Work to complete the Food Center cannot be paused. We plan to break ground in Summer 2026.
The Salish Current article calls for a pause in work already well underway by many nonprofits to have a community discussion about “what services are essential? What can we sustain as a community? How can efforts by different organizations complement rather than compete? And importantly, how do we ensure sustainable stewardship of resources to maintain the fabric of our community for decades to come?”
While such a discussion is laudable, it cannot stop development work that has been under way for over 5 years and is now nearing completion.
For over 5 years the Lopez Food Center has consistently reached out to obtain community input.
The Lopez Food Center has consistently reached out to the Lopez Community through community engagement meetings, emails, social media posts and much more since 2020 when the project was conceived. And it continues to do so. All members of the Lopez community have been welcomed to put forward their points of view at the many meetings we have hosted.
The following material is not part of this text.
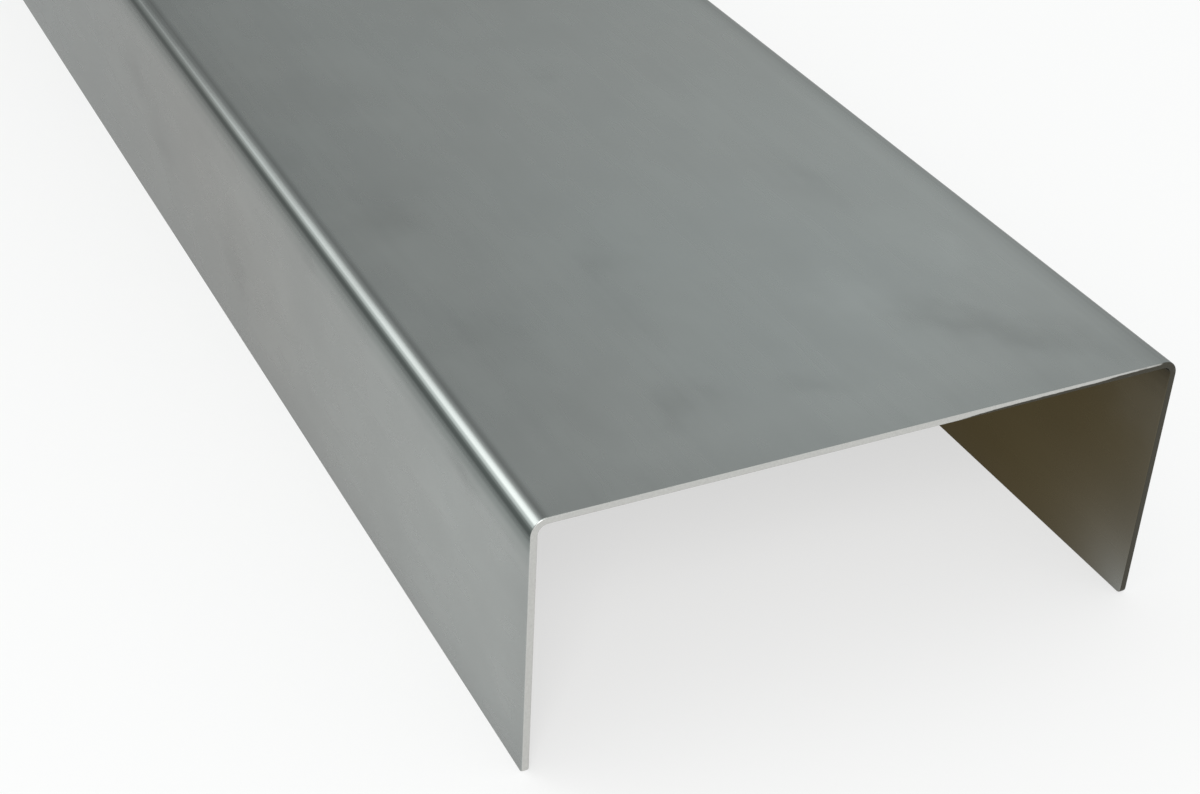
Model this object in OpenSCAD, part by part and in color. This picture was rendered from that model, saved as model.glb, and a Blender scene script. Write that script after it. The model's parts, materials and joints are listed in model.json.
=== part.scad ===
// Folded aluminium U-channel.
//
// One strip of sheet, folded down square along both long sides, so that a wide flat web
// joins two lower flanges. It lies on the free edges of the flanges with its open side down.
//
// X runs along the channel, Y across the web, Z up. The origin is under the middle of the
// channel, level with the free edges. Lengths are in millimetres.

/* [Section] */
// Width over the outer faces of the two flanges
web_width = 152.4; // [80:0.1:300]
// Height from the free edges to the outer face of the web
flange_height = 63.5; // [25:0.1:150]
// Thickness of the sheet
sheet_thickness = 1.6; // [1:0.1:4]
// Radius on the inner side of each fold
inner_bend_radius = 2.2; // [1:0.1:8]

/* [Length] */
// Length between the two cut ends
channel_length = 1219.2; // [200:0.1:3000]

/* [Dressed edges] */
// Radius on the free corners of the flanges at the cut ends
corner_radius = 1.2; // [0.4:0.1:6]
// Radius that breaks the long free edges of the flanges
edge_break = 0.3; // [0.1:0.05:0.45]

/* [Hidden] */
$fn = 96;

// The bend turns the whole thickness, so both of its faces share one centre.
outer_bend_radius = inner_bend_radius + sheet_thickness;
// Clear width between the flanges, and clear height under the web
inside_width = web_width - 2 * sheet_thickness;
inside_height = flange_height - sheet_thickness;
// How far a cutting shape runs past the metal it cuts
overcut = 1;

// Mill-finish sheet
mill_finish = [0.58, 0.60, 0.59];

// Filled outline of an arch with a flat top and two rounded shoulders,
// standing on the line y = bottom.
module shouldered_arch(width, top, shoulder, bottom = 0) {
    translate([-width / 2, bottom])
        square([width, top - shoulder - bottom]);
    translate([shoulder - width / 2, bottom])
        square([width - 2 * shoulder, top - bottom]);
    for (side = [-1, 1])
        translate([side * (width / 2 - shoulder), top - shoulder])
            circle(r = shoulder);
}

// What a round of the given radius takes off a square corner at the origin.
// The metal lies on the side of +x and +y, and the cut runs past it by overcut.
module corner_waste(radius) {
    difference() {
        translate([-overcut, -overcut])
            square(radius + overcut);
        translate([radius, radius])
            circle(r = radius);
    }
}

// Cross-section of the folded sheet, in the plane of its web and flanges.
module section() {
    difference() {
        shouldered_arch(web_width, flange_height, outer_bend_radius);
        shouldered_arch(inside_width, inside_height, inner_bend_radius, -overcut);
        for (side = [-1, 1]) {
            translate([side * web_width / 2, 0])
                mirror([side > 0 ? 1 : 0, 0])
                    corner_waste(edge_break);
            translate([side * inside_width / 2, 0])
                mirror([side < 0 ? 1 : 0, 0])
                    corner_waste(edge_break);
        }
    }
}

// Waste off the free corner of both flanges at one cut end, seen from the side.
module dressed_end(end) {
    translate([end * channel_length / 2, 0, 0])
        mirror([end > 0 ? 1 : 0, 0, 0])
            rotate([90, 0, 0])
                translate([0, 0, -web_width / 2 - overcut])
                    linear_extrude(web_width + 2 * overcut)
                        corner_waste(corner_radius);
}

// The whole channel: the section run along X, with its four free corners dressed.
module channel() {
    color(mill_finish)
        difference() {
            translate([-channel_length / 2, 0, 0])
                rotate([90, 0, 90])
                    linear_extrude(channel_length)
                        section();
            for (end = [-1, 1])
                dressed_end(end);
        }
}

channel();
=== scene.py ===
import json
import math
import bpy
from mathutils import Matrix, Vector


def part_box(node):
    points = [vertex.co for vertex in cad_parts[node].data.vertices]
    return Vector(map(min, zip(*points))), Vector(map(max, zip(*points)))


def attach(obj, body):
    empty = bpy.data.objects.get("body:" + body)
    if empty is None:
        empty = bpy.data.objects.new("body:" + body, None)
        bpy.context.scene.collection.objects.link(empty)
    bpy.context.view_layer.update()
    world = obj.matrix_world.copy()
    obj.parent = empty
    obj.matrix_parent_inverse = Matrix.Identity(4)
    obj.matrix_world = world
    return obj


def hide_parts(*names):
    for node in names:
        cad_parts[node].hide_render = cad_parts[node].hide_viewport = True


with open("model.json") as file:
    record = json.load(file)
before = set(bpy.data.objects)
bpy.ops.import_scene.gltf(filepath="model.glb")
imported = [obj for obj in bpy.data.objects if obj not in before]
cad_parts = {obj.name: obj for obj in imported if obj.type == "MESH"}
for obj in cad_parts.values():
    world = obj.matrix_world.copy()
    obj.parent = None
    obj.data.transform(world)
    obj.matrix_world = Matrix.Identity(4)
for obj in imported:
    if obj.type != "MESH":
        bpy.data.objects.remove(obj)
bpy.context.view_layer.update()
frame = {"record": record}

print("channel: frame loaded")

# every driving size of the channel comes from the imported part
lowCorner, highCorner = (Vector(corner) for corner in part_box("channel"))
faceAt = {mount["name"]: Vector(mount["pos_m"]) for mount in frame["record"]["mounts"]}
channelLength = highCorner.x - lowCorner.x
webWidth = highCorner.y - lowCorner.y
flangeHeight = highCorner.z - lowCorner.z
sheetThickness = faceAt["web_outer_face"].z - faceAt["web_inner_face"].z
quarterTurn = math.pi / 2

camera = {
    "lens": 64.14,           # millimetres on a 36 mm sensor
    "azimuth": 62.06,        # degrees, 0 looks along +Y and 90 along -X
    "elevation": 33.22,
    "roll": 3.29,
    "distance": 0.4336,      # metres from the point it looks at
    "aimFromEnd": 0.0331,    # that point lies on the web, this far in from the cut end
    "aimAside": -0.0456,     # and this far to the side of the middle
    "nearest": 0.01,
    "farthest": 100,
}


def addCamera(view):
    data = bpy.data.cameras.new("camera")
    data.lens = view["lens"]
    data.clip_start = view["nearest"]
    data.clip_end = view["farthest"]
    azimuth, elevation = math.radians(view["azimuth"]), math.radians(view["elevation"])
    back = Vector((math.sin(azimuth) * math.cos(elevation),
                   -math.cos(azimuth) * math.cos(elevation),
                   math.sin(elevation)))
    aim = Vector((highCorner.x - view["aimFromEnd"], view["aimAside"], highCorner.z))
    turn = back.to_track_quat("Z", "Y").to_matrix()
    roll = Matrix.Rotation(math.radians(view["roll"]), 3, "Z")
    obj = bpy.data.objects.new("camera", data)
    obj.matrix_world = Matrix.Translation(aim + back * view["distance"]) @ (turn @ roll).to_4x4()
    bpy.context.scene.collection.objects.link(obj)
    bpy.context.scene.camera = obj


addCamera(camera)
bpy.context.scene.view_settings.view_transform = "Standard"
print("channel: camera placed")


# a value is a plain number or colour, a socket, or a node, which stands for its first output
def addNode(tree, kind, inputs=None, **settings):
    node = tree.nodes.new(kind)
    for name, value in settings.items():
        setattr(node, name, value)
    for key, value in (inputs or {}).items():
        fillSocket(tree, openSocket(node, key), value)
    return node


def openSocket(node, key):
    if isinstance(key, int):
        return node.inputs[key]
    return next(socket for socket in node.inputs if socket.name == key and socket.enabled)


def fillSocket(tree, socket, value):
    if isinstance(value, bpy.types.NodeSocket):
        tree.links.new(value, socket)
    elif isinstance(value, bpy.types.Node):
        tree.links.new(value.outputs[0], socket)
    else:
        socket.default_value = value


def calc(tree, operation, *values):
    return addNode(tree, "ShaderNodeMath", dict(enumerate(values)), operation=operation).outputs[0]


def vectorCalc(tree, operation, *values):
    return addNode(tree, "ShaderNodeVectorMath", dict(enumerate(values)), operation=operation)


def remap(tree, value, fromLow, fromHigh, toLow, toHigh, blend="LINEAR"):
    given = (value, fromLow, fromHigh, toLow, toHigh)
    return addNode(tree, "ShaderNodeMapRange", dict(enumerate(given)),
                   clamp=True, interpolation_type=blend).outputs[0]


def smoothRemap(tree, value, fromLow, fromHigh, toLow, toHigh):
    return remap(tree, value, fromLow, fromHigh, toLow, toHigh, "SMOOTHSTEP")


def splitVector(tree, vector):
    return addNode(tree, "ShaderNodeSeparateXYZ", {0: vector}).outputs


def joinVector(tree, parts):
    return addNode(tree, "ShaderNodeCombineXYZ", parts)


sheet = {
    "foldRadius": 0.0022,    # inner side of each fold
    "edgeBreak": 0.0003,     # long free edges of the flanges
    "endBreak": 0.0002,      # both cut ends, all round
    "cornerRadius": 0.0012,  # free corners of the flanges
    "foldSteps": 20,
    "breakSteps": 3,
    "endSteps": 4,
    "cornerSteps": 10,
    "runSteps": 60,
    "cellWidth": 0.009,      # widest strip across the flat stretches
    "waviness": 0.00018,     # how far the flats dish in
    "waveSize": 0.14,
    "dishShare": 0.4,        # the middle share of the web that dishes in fully
    "cutTurn": 0.6,          # how squarely a face looks along the channel or down to count as cut
}
sizeInputs = ("Length", "Web Width", "Flange Height", "Sheet Thickness", "Fold Radius",
              "Edge Break", "End Break", "Corner Radius", "Cell Width", "Waviness", "Wave Size",
              "Dish Share", "Cut Turn")
countInputs = ("Fold Steps", "Break Steps", "End Steps", "Corner Steps", "Run Steps")
finishInputs = ("Sheet Finish", "Cut Finish")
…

- A 2020 feasibility study documented stakeholder demand for centralized food distribution and support services.A subsequent $163K grant from USDA funded a plan for a food center in San Juan County. Lopez was the initial focus of this planning grant based on the results of the recent feasibility study.
- The Lopez Island Food Center organization was incorporated in 2023 and obtained 501(c)(3) status. Land was donated for the project site in the heart of Lopez Village.
- In 2024 and early 2025 we hosted 3 informational meetings which welcomed input from all who attended. We took the comments to heart and incorporated many of the ideas put forward into our project.
- We are engaged in ongoing meetings with interested groups and stakeholders such as farmers, the Lopez School, prospective food business developers, restaurants and many more.
- We have 38 support letters from organizations and food businesses and 202 signatures of support
- The Village location has repeatedly been identified as an essential support needed for food businesses who need storage, etc, in the Village.